The San Jordi feast day is the national Catalan one. San Jordi (Saint George) is the patron saint of many nations, in all of which he slays a dragon or a monster, sometimes to save a princess and sometimes not. In some legends, the monster is a human.
In Catalonia, the tradition grew up to present a book to a man and a flower (now a rose) to a woman but often now one brings a book, takes one and takes a rose. Casal Catalá d’Irlanda organised this event today with the support of Chapters Bookshop in Parnell Street, Dublin.
Casal Catalá is a Catalan cultural organisation which has chapters or branches in different parts of the world. The Ireland branch organised to bring books, roses and refreshments to the event, also promoting it. The attendance was mostly Catalan with a sprinkling of others, including Irish; there were a number of children present.

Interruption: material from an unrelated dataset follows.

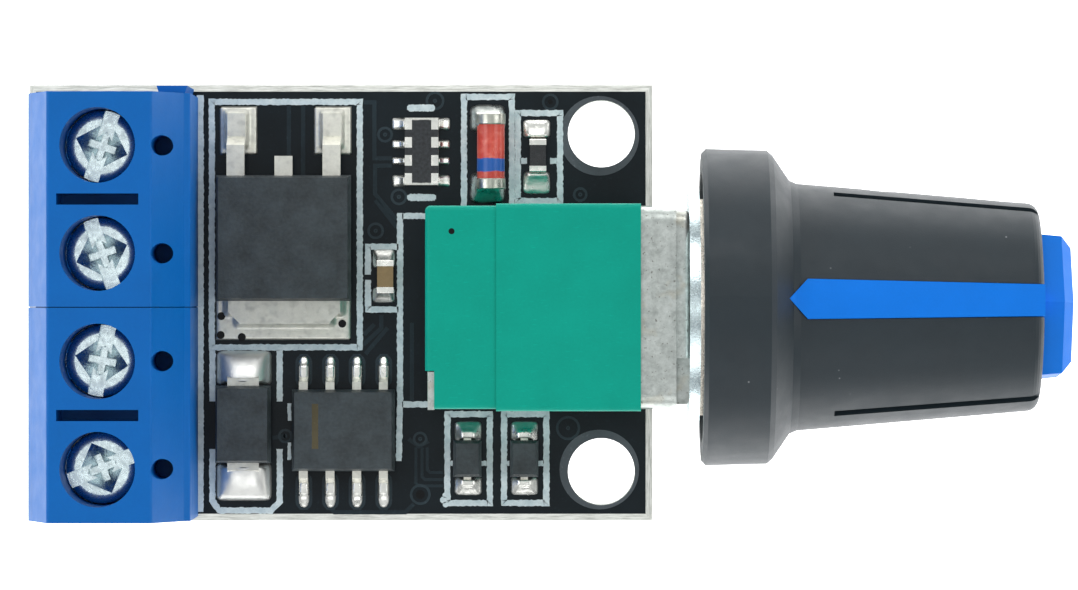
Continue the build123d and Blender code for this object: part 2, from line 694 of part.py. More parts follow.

The Senyera, the traditional flag of Catalonia and Valencia was displayed close by where the event was being held, upstairs in Chapters Bookstore. The Catalan legend of St. Jordi was performed by Berta Freixas (with amusing interventions from Joan Pau) and Diarmuid Breatnach told the story of how the Irish mythological character Cú Chulainn came by his name.
Joan Pau and Marina Aresté Dolcet then played ukeleles as accompaniment to three Catalan songs, for which they distributed song sheets and which most people joined in singing.
People had gathered to meet and greet from 3pm but some were still arriving at 5.30pm as the event neared the end. This was the 2nd year the St. Jordi celebration had been organised by Casal Catalá d’Irlanda. They have organised a number of other Catalan traditional events but also some to promote Catalan understanding of Irish language and history.